M&C: OK, here’s a personality test: Quick! Wellens or Nys? Even Nys can be seen using the Ultimate's this year, but who's your pick and why?
Shotty: Actually, I'm going to have to go with Stybar! In the pro ranks, it takes a massive amount of faith in a product to make a wholesale switch halfway through a season. He made that switch to the Shorty Ultimate and most of the Fidea guys ( Wellens included ) were using these brakes by the conclusion of the last season. This year the Cannondale/Cyclocrossworld.com team and Katie Compton have adopted the Ultimates.
M&C: What motivates you?
Shotty: What motivates me is the SRAM culture. There is quite a collection of some very passionate, very bright people designing bike parts for a living here. I don't see how that atmosphere and culture cannot motivate a dyed in the wool bike geek like myself.

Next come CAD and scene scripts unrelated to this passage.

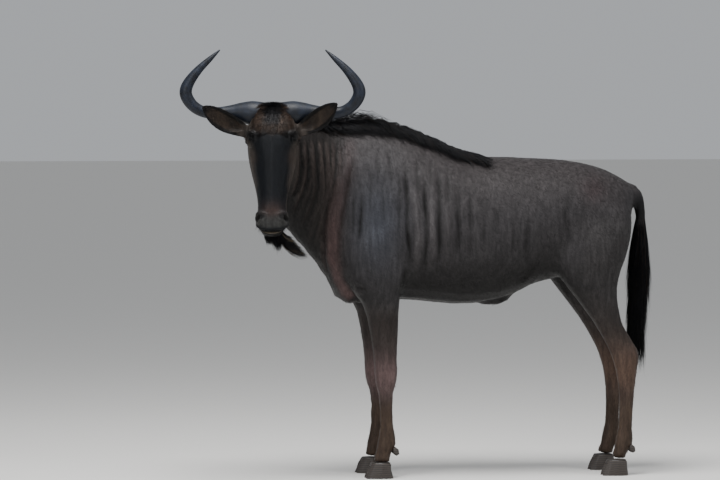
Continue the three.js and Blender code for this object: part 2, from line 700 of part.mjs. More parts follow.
for (const { name, side } of SIDES) {
  const towards = -side; // the head's left is +x in its own frame
  headGroup.add(
    mesh(`${name}_horn`, hornWith(towards, 0), HORN, 0.4),
    mesh(`${name}_ear`, earWith(towards, 0), COAT.slate),
    mesh(`${name}_eye`, eyeWith(towards, 0), "#120d0b", 0.1),
  );
}
animal.add(headGroup);

animal.position.set(-OUTLINE_MIDDLE.x, -OUTLINE_MIDDLE.y, 0);

const part = new THREE.Group();
part.add(animal);
export default part;
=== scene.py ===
import math

import bmesh
import bpy
import numpy as np
from mathutils import Matrix, Vector
from mathutils.kdtree import KDTree


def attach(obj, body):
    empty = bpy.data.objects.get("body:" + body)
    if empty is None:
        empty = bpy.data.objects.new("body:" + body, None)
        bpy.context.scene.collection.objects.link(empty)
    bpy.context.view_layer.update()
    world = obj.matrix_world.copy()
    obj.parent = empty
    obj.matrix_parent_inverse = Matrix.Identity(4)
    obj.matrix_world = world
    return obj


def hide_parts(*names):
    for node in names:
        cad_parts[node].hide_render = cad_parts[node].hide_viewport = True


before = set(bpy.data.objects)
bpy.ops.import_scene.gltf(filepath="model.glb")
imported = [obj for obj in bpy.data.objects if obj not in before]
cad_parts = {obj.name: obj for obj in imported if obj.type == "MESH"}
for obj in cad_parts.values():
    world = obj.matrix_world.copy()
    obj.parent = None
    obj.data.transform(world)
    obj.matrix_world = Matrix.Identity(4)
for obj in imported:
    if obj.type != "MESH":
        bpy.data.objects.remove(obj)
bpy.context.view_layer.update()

scene = bpy.context.scene


# Floor, light and camera. The bull stands on a plain pale floor under broad soft lamps, seen from
# its left side and a little above its back, from 17 m away through a long lens.
TARGET = np.array([-0.2015, 0.1235, 0.915])
LOOK = {"azimuth": math.radians(-8.5), "elevation": math.radians(2.2), "distance": 17.0, "width": 2.79}
back_of_view = Vector((
    math.sin(LOOK["azimuth"]) * math.cos(LOOK["elevation"]),
    -math.cos(LOOK["azimuth"]) * math.cos(LOOK["elevation"]),
    math.sin(LOOK["elevation"]),
))


def placed(name, data):
    """A new object in the scene, at the origin."""
    made = bpy.data.objects.new(name, data)
    scene.collection.objects.link(made)
    return made


camera = placed("camera", bpy.data.cameras.new("camera"))
camera.location = Vector(TARGET) + back_of_view * LOOK["distance"]
camera.rotation_euler = back_of_view.to_track_quat("Z", "Y").to_euler()
camera.data.sensor_width = 36
camera.data.lens = camera.data.sensor_width * LOOK["distance"] / LOOK["width"]
camera.data.clip_end = 200
scene.camera = camera


def linear(hex_colour):
    """An sRGB hex colour as linear red, green, blue and alpha."""
    parts = [int(hex_colour[i:i + 2], 16) / 255 for i in (1, 3, 5)]
    return [c / 12.92 if c <= 0.04045 else ((c + 0.055) / 1.055) ** 2.4 for c in parts] + [1.0]


def material(name):
    """An empty node material with its Principled shader and output."""
    made = bpy.data.materials.new(name)
    made.use_nodes = True
    return made, made.node_tree, made.node_tree.nodes["Principled BSDF"]


def add(tree, kind, settings=None, **links):
    """Adds a node. settings are its properties; a link is a socket's value or the socket that feeds it."""
    node = tree.nodes.new(kind)
    for key, value in (settings or {}).items():
        setattr(node, key, value)
    for key, value in links.items():
        socket = node.inputs[int(key[1:])] if key[1:].isdigit() else node.inputs[key.replace("_", " ")]
        if isinstance(value, bpy.types.NodeSocket):
            tree.links.new(value, socket)
        else:
            socket.default_value = value
    return node


FLOOR = {"half": 60.0, "colour": "#e4e2de"}
floor_mesh = bpy.data.meshes.new("floor")
h = FLOOR["half"]
floor_mesh.from_pydata([(-h, -h, 0), (h, -h, 0), (h, h, 0), (-h, h, 0)], [], [(0, 1, 2, 3)])
floor = placed("floor", floor_mesh)
floor_paint, tree, shader = material("matt_floor_paint")
shader.inputs["Base Color"].default_value = linear(FLOOR["colour"])
shader.inputs["Roughness"].default_value = 0.9
floor_mesh.materials.append(floor_paint)

world = bpy.data.worlds.new("studio")
world.use_nodes = True
world.node_tree.nodes["Background"].inputs["Color"].default_value = (0.86, 0.89, 0.93, 1)
world.node_tree.nodes["Background"].inputs["Strength"].default_value = 0.5
scene.world = world
LAMPS = [  # name, place, size, watts
    ("top_lamp", (-0.6, -1.3, 4.8), 2.6, 300),
    ("front_lamp", (-3.6, -4.8, 2.6), 1.8, 90),
    ("tail_lamp", (4.2, -3.2, 3.2), 2.6, 70),
]
LAMP_AIM = Vector((-0.1, 0.1, 0.9))
for name, place, size, watts in LAMPS:
    lamp = placed(name, bpy.data.lights.new(name, "AREA"))
    lamp.data.shape = "DISK"
    lamp.data.size = size
    lamp.data.energy = watts
    lamp.location = place
    lamp.rotation_euler = (Vector(place) - LAMP_AIM).to_track_quat("Z", "Y").to_euler()


# Hide. One skin runs over trunk, neck, head, ears, tail dock and legs with no seam. It is made from
# the solids' flesh, rounded and then worked in millimetres: lids, nostrils, lips, neck folds, the
# loose roll before the shoulder, brindle ridges, joints and tendons.
FLESH = ["torso", "neck", "head", "left_ear", "right_ear", "tail_dock"] + [
    f"{side}_{leg}leg_{part}"
    for side in ("left", "right") for leg in ("fore", "hind") for part in ("upper", "lower")
]
VOXEL = 0.0027
COAT_DEPTH = 1.5  # mm that the skin lies inside the solids
HIDE_FACES = 196000


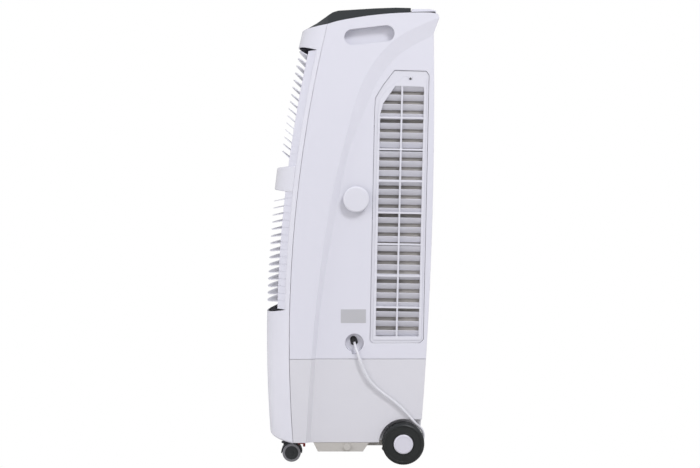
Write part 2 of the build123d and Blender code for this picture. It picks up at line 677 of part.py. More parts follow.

M&C: The bike industry is obviously a passion-place for it's employees. Did you work in any other industries?
M&C: Dude, you are a true racer nerd like all of us. How long have you been in this game?
Shotty:1992 was my first race while, although I didn't really start in earnest until 1995 while living in California, I was "sponsored" by Independent Fabrications and racing the Surf City Cyclocross series on a regular basis. I rode Nationals at SEATAC in 96 and have extremely fond memories of hub deep mud puddles, hypothermia, and getting lapped by the McCormack brothers.
So there you have it! I hope you enjoyed learning more about Shotty and the fantastic product he help inspire and bring to market.